Task description: Repeat exactly the lines from the start of the material below up to and including the "the flower frame." line.

Dataset extract:
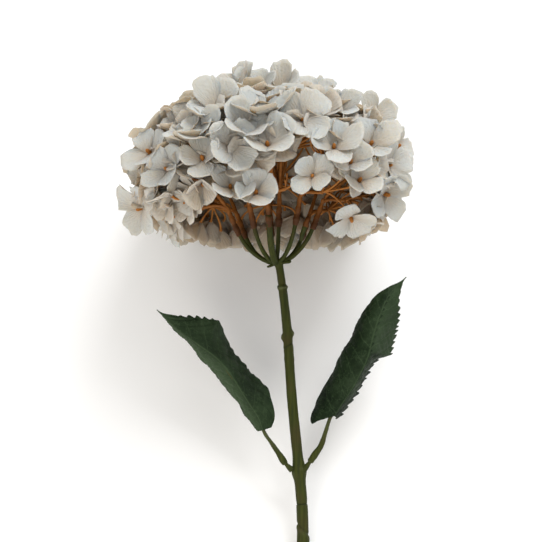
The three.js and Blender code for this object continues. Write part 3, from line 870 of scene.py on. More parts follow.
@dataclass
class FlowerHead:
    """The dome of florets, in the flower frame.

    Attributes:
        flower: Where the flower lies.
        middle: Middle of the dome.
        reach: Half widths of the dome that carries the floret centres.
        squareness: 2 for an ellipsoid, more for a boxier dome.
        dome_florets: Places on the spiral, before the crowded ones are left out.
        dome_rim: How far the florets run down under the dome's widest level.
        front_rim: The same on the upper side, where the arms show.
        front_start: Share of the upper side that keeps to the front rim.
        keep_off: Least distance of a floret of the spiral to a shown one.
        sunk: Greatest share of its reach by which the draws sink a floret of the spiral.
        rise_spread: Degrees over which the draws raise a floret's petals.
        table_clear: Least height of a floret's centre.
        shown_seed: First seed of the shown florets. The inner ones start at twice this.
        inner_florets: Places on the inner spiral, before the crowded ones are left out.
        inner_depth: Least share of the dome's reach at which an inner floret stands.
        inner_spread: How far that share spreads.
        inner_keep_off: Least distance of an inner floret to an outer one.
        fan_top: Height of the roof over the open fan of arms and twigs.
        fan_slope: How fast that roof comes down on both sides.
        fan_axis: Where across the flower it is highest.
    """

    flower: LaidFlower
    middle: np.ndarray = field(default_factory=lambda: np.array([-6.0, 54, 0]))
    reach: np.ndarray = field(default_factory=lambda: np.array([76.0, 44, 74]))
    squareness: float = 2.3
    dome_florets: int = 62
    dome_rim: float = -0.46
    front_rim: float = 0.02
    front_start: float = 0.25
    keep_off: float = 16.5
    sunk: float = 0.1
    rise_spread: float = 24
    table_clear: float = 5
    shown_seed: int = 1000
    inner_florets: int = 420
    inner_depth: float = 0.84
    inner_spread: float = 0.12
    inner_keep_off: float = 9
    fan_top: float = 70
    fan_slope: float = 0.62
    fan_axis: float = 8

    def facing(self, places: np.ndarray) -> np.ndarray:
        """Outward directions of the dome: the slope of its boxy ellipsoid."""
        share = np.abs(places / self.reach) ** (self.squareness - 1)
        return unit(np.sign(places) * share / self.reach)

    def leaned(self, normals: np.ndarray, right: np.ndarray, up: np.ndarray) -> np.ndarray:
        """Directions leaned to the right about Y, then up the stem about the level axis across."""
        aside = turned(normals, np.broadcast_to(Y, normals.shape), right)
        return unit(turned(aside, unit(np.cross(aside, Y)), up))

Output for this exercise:
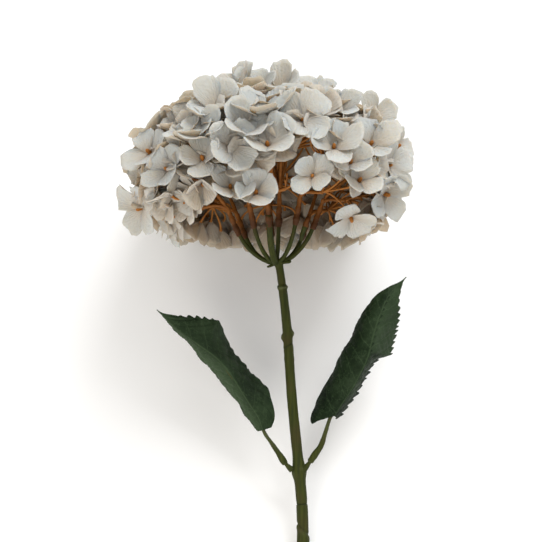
The three.js and Blender code for this object continues. Write part 3, from line 870 of scene.py on. More parts follow.
@dataclass
class FlowerHead:
    """The dome of florets, in the flower frame.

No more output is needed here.